Abstract

Brown v. Board of Education (1954) is often seen as fueling violent resistance by southern whites, but in Anders Walker's The Ghost of Jim Crow, “moderate” southern governors sought instead to maintain segregation by discouraging extremism, promoting law and order, and burnishing their state's image. These methods, they hoped, would avoid harsh northern media attention that fueled political pressure for stronger federal civil rights enforcement. The book illuminates this political dynamic through portraits of governors J. P. Coleman of Mississippi, Luther Hodges of North Carolina, and LeRoy Collins of Florida. Walker argues that these governors used “strategic constitutionalism,” interpreting Brown in a way that enabled them to justify maintaining segregated schools while at the same time opposing extreme actions that they felt would draw federal involvement.
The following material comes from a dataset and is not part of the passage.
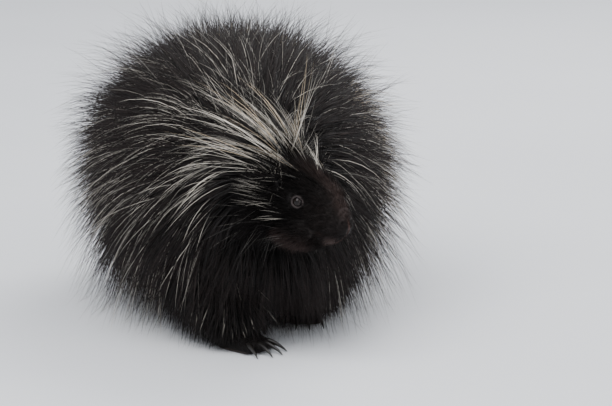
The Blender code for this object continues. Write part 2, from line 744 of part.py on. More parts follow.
def main():
    for obj in list(bpy.data.objects):
        bpy.data.objects.remove(obj)
    animal = bpy.data.collections.new("porcupine")
    bpy.context.scene.collection.children.link(animal)
    body = Form(BODY_ROWS)
    tail_form = Form(TAIL_ROWS)

    torso = make_object("torso", torso_core_mesh(body), animal)
    neck = make_object("neck", neck_core_mesh(body), animal)
    head, skull = make_head_core(animal, None)
    cutters = [make_object("cutter", skull_mesh(skull, GAP), animal)]
    cutters += [ear_body("cutter", side, animal, grow=GAP) for side in (1, -1)]
    combine(neck, cutters, "DIFFERENCE")
    eyes = []
    ears = []
    for side, word in ((1, "left"), (-1, "right")):
        eye_ball = ball(eye_centre(side), (EYE_RADIUS,) * 3, head_matrix(), 12, 7)
        eye = make_object(f"eye_{word}", eye_ball, animal)
        eyes.append(eye)
        ears.append(make_ear(f"ear_{word}", side, skull, animal))

    tail = make_object("tail", tail_form.mesh(0.0, len(TAIL_ROWS) - 1.0, 10, 14, share=CORE_SHARE), animal)
    combine(tail, [make_object("cutter", torso_core_mesh(body, GAP), animal)], "DIFFERENCE")
    legs = {}
    for name, rows in (
        ("foreleg_right", FORELEG_RIGHT),
        ("foreleg_left", FORELEG_LEFT),
        ("hindleg_right", HINDLEG_RIGHT),
        ("hindleg_left", HINDLEG_LEFT),
    ):
        legs[name] = make_leg_core(name, rows, body, animal)
    feet = []
    claws = []
    for name in FEET:
        foot, its_claws = make_foot(name, FORE_SIZES if "fore" in name else HIND_SIZES, animal)
        feet.append(foot)
        claws += its_claws

    foot_trees = [tree_of(obj) for obj in feet + claws]
    leg_trees = [tree_of(leg) for leg, _ in legs.values()]
    head_trees = [tree_of(obj) for obj in [head] + ears + eyes]
    obstacles = foot_trees + leg_trees + head_trees + [tree_of(tail), tree_of(neck)]
    locks = lock_rows(body, CORE_SHARE, TORSO_LOCKS, torso_lock_size, obstacles, animal)
    locks += lock_rows(body, CORE_SHARE, BELLY_LOCKS, belly_lock_size, obstacles, animal)
    print("torso locks", len(locks))
    combine(torso, locks)

    near = [tree_of(torso)] + leg_trees + foot_trees
    locks = lock_rows(tail_form, CORE_SHARE, TAIL_LOCKS, tail_lock_size, near, animal)
    print("tail locks", len(locks))
    combine(tail, locks)

    near = [tree_of(torso)] + head_trees + foot_trees + leg_trees
    locks = lock_rows(body, CORE_SHARE, NECK_LOCKS, neck_lock_size, near, animal)
    print("neck locks", len(locks))
    combine(neck, locks)

    near = [tree_of(obj) for obj in [torso, neck] + ears + eyes]
    locks = lock_rows(skull, 1.0, HEAD_LOCKS, head_lock_size, near, animal)
    print("head locks", len(locks))
    combine(head, locks)

    for leg, form in legs.values():
        near = [tree_of(torso), tree_of(tail), tree_of(neck)] + foot_trees
        near += [tree_of(other) for other, _ in legs.values() if other is not leg]
        locks = lock_rows(form, 0.30, LEG_LOCKS, leg_lock_size, near, animal)
        print(leg.name, "locks", len(locks))
        combine(leg, locks)

    finishes = {
        "coat": colour_material("coat", (0.020, 0.016, 0.014), 0.75),
        "face": colour_material("face", (0.030, 0.020, 0.016), 0.80),
        "sole": colour_material("sole", (0.018, 0.015, 0.014), 0.70),
        "eye": colour_material("eye", (0.012, 0.008, 0.006), 0.12),
        "claw": colour_material("claw", (0.035, 0.028, 0.024), 0.40),
    }
    groups = {
        "coat": [torso, neck, tail] + [leg for leg, _ in legs.values()],
        "face": [head] + ears,
        "sole": feet,
        "eye": eyes,
        "claw": claws,
    }
    for finish, members in groups.items():
        for obj in members:
            obj.data.materials.clear()
            obj.data.materials.append(finishes[finish])
    everything = [obj for members in groups.values() for obj in members]
    rest_on_origin(everything)
    for obj in everything:
        obj.data.calc_loop_triangles()
        print(obj.name, len(obj.data.loop_triangles))
    print("all", sum(len(obj.data.loop_triangles) for obj in everything))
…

As governor of Mississippi, Coleman did not simply resist Brown but sought to “orchestrate a reinterpretation of it” (p. 14). Coleman contended that Brown forbade states from using race as an overt feature of school assignment policies but did not preclude states from adopting other criteria, such as academic performance and “moral” background. Relying on facially neutral criteria, school districts could maintain substantial racial segregation without the threat of federal court interference. To strengthen his state's ability to avoid federal intervention, Coleman promoted law and order and opposed violence (such as the 1955 killing of Emmet Till). He sought to expand the state highway patrol, a police force under the governor's direction that might help rein in the power of local sheriffs.